Изменить размер шрифта - +
Двери всех близлежащих кабачков были открыты. Огни падали то на лица, то на бутылку, то на чью-то руку, держащую шапку. А над толпой возвышался четкий силуэт гильотины. Когда привезли приговоренного, раздался ропот, люди зашевелились, чтобы лучше видеть. Толстой устроился хорошо, так что не пропустил ни одной детали происходящего. Когда нож опустился, он ощутил боль.

Возвратившись к себе и еще не оправившись от пережитого ужаса, записал: «Больной встал в 7 час. И поехал смотреть экзекуцию. Толстая, белая, здоровая шея и грудь. Целовал Евангелие и потом – смерть, что за бессмыслица! Сильное и недаром прошедшее впечатление… Гильотина долго не давала спать и заставляла оглядываться». Преследуемый видением тела казненного, в тот же день делится с Боткиным: «Я видел много ужасов на войне и на Кавказе, но ежели бы при мне изорвали в куски человека, это не было бы так отвратительно, как эта искусная и элегантная машина, посредством которой в одно мгновение убили сильного, свежего, здорового человека. Там есть не разумная [воля], но человеческое чувство страсти, а здесь до тонкости доведенное спокойствие и удобство в убийстве и ничего величественного. Наглое, дерзкое желание исполнять справедливость, закон Бога. Справедливость, которая решается адвокатами, – которые каждый, основываясь на чести, религии и правде, – говорят противуположное… А толпа отвратительная, отец, который толкует дочери, каким искусным механизмом это делается, и т. п. Закон человеческий – вздор! Правда, что государство есть заговор не только для эксплуатации, но главное для развращения граждан… Политические законы для меня такая ужасная ложь, что я не вижу в них ни лучшего, ни худшего… Никогда не буду служить нигде никакому правительству».

Двадцать пять лет спустя он вернется к мрачным картинам этого дня в своей «Исповеди»: «Когда я увидал, как голова отделилась от тела, и то, и другое врозь застучало в ящике, я понял – не умом, а всем существом, – что никакие теории разумности существующего и прогресса не могут оправдать этого поступка и что если бы все люди в мире, по каким бы то ни было теориям, с сотворения мира, находили, что это нужно, – я знаю, что это не нужно, что это дурно…»

После казни Толстой стал питать неприязнь ко всей Франции. «Правду писал Тургенев, что поэзии в этом народе il n'y a pas… Вообще жизнь французская и народ мне нравятся, но человека ни из общества, ни из народа, ни одного не встретил путного». Забавное замечание из уст человека, который в течение шести недель, проведенных во Франции, посещал лишь русские салоны.

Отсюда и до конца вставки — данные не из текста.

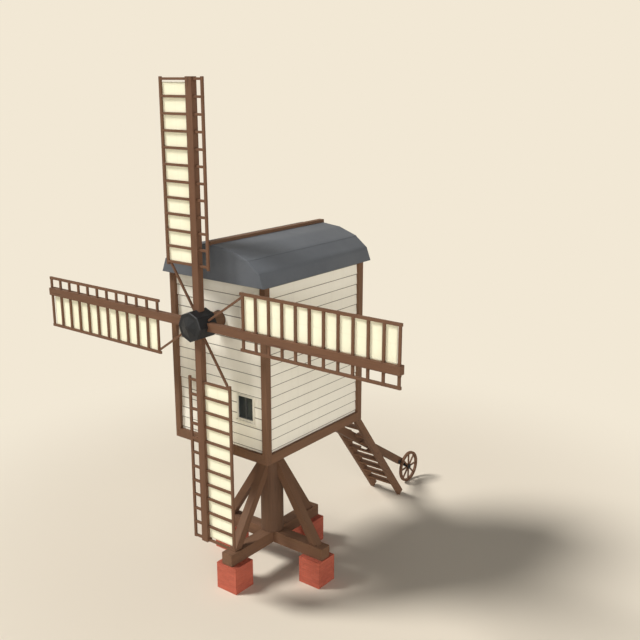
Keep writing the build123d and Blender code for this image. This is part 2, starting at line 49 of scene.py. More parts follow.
BOARD_PITCH = 0.3445        # a board shows this much of its face
BOARD_FIRST = 0.085         # lower edge of the first full board over the sill
BOARD_LAP = 0.03            # tucked under the board above
BOARD_BUTT = 0.030          # thickness at the lower edge
BOARD_FEATHER = 0.008       # thickness at the upper edge
WALL_TURNS = (("front", 0), ("rear", 180), ("right", 90), ("left", 270))
SHAFT_HOLE_ROOM = 0.02      # boards clear of the windshaft
SHAFT_CUTTER = 0.6          # length of the cutter for that hole
CUT_THROUGH = 0.1           # cutters reach this far past an opening's casing
NAIL_RISE = 0.06            # nails over the lower edge of a board
NAIL_END = 0.06             # outer nails from the ends of a board
NAIL_CLEAR = 0.03           # nails clear of an opening
NAIL_SUNK = 0.001
BRICK_LENGTH = 0.2075
BRICK_WIDTH = 0.09875
BRICK_JOINT = 0.010
BRICK_COURSES = 12
BED_JOINT = 0.011
BRICK_STEP = BRICK_LENGTH + BRICK_JOINT
BRICK_INSET = BRICK_WIDTH + BRICK_JOINT
JOINT_RECESS = 0.006        # mortar behind the faces of the bricks
CLOTH_SAG = 0.005           # belly of the cloth between two bars
CLOTH_HEM = 0.045
CLOTH_THICKNESS = 0.003
CLOTH_MESH = (25, 132)      # faces across and along a cloth
SAIL_BARS = 12
SAIL_BARS_RUN = 5.341           # middle of the first bar to middle of the last
SAIL_BAR_WIDTH = 0.074
SAIL_RAILS = (-1.209, 0.473)    # middles of the rails of the upright sail, from the stock's axis
SAIL_RAIL_WIDTH = 0.086
SAIL_BAR_DEPTH = 0.060
SAIL_HORN = 0.045               # the rails of the frame end this far past the middle of a bar
RAIL_END = 0.058                # what the rails add to that at the heel
BAR_FORWARD = 0.025             # middle of the bars in front of the middle of the stock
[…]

Теперь, наконец, он решился ехать. В мирной, чистой и добродетельной Швейцарии отдохнуть от французских ужасов. Но только ли гильотина заставила его собраться в путь? Не следует забывать, что неделю назад Лев планировал уехать из Парижа с Сергеем, что письмо, написанное Боткину по впечатлениям от казни, назвал в дневнике «глупым» и что мрачные думы не мешали ему рассуждать о возможности женитьбы на Львовой. Наверное, гильотина стала предлогом, хотя и чересчур драматическим, чтобы назначить точную дату отъезда, на который, со свойственной ему нерешительностью, он никак не мог отважиться.

Двадцать седьмого марта Толстой простился с Тургеневым и в который раз при виде своего ненавистного собрата не смог сдержать слез нежности. Никого он не любил так, как тех, кого еще накануне ругал. «Оба раза, прощаясь с ним, я, уйдя от него, плакал о чем-то. Я его очень люблю. Он сделал и делает из меня другого человека».

В поезде Толстой заскучал. В то время не было прямого сообщения между Парижем и Женевой. Дорога шла через Макон и Бур до Амберьё. Там надо было пересаживаться в дилижанс. Лев рад был выбраться из замкнутого пространства вагона. Сидя рядом с возницей, с наслаждением вдыхал запах сонных деревень, смотрел на небо, сердце его наполнялось невыразимым удовлетворением: «…полная луна…Все выскочило, залило любовью и радостью.